Wednesday, April 28, 2021

'Watch Me When I Kill' (1977) - Antonio Bido.

Versatile Giallo iconoclast, Antonio Bido's stylishly mounted, fear-flocked 1970s thrillers have quite rightly been avidly reappraised as they have become more readily available on lovingly restored HD editions. Bido's sinisterly sleek, black-gloved aria to grisly, long-simmering revenge is perhaps his Gialli that owes the most to 'The Bird With The Crystal Plumage'. This mayhemic mélange of amateur sleuthing is groovily galvanized by Trans Europa Express's progressive, doomily pulsing, bass-loaded Goblin-esque score. Our reluctant, decidedly macho, cigar-chomping sleuth (Corrado Pani) must decode a shrill, doom-auguring recording of unsettling dissonance before the frenzied killer gruesomely dispatches another victim!

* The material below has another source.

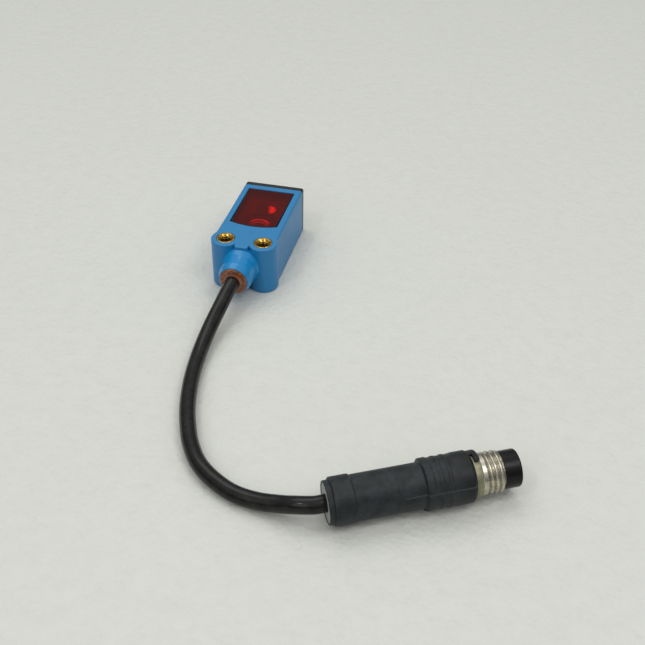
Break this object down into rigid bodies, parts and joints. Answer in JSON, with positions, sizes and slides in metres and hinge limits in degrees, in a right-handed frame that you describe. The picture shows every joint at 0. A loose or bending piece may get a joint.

Like his slickly horror-hatching contemporaries, Bido has an sharp eye for a seductive leading lady and sinuous actress/dancer (Paula Tedesco) pleasurably engages our sympathies and libido as she fatefully enters the demoniacal vortex of the sadistic maniac. The killer's twisted modus operandi and darkly obfuscated mystery elements are vividly conceived, giving ardent thriller/Giallo fans a fabulous feast of frightful possibilities as the increasingly frenzied stalker closes in on our delectably distressed damsel. Bido's engaging phantasmagoria is stylishly manifested, displaying a dazzling flair for deliriously delivered death alongside its more esoteric qualities. 

Bido's compellingly creepy, excitingly executed giallo still delivers the goods, wending its circuitous way to a macabre and rewardingly hysterical conclusion. 'Watch me When I Kill' contains all the headier ingredients that make vintage Italian genre cinema so wickedly captivating. Their uniquely memorable scores, delicious fashions, beauteous locations, sultry heroines, hyperbolic kills, and a singularly sensual passion for bespoke bloodshed remains unrivalled to this very day! Maestro, Antonio Bido is a first class act, not only have his finely wrought thrillers stood the test of time, his mesmeric murder fest 'Watch Me When I Kill' is infinitely more intriguing than the many prosaic, identikill, overtly forensic, copycat slashers of today!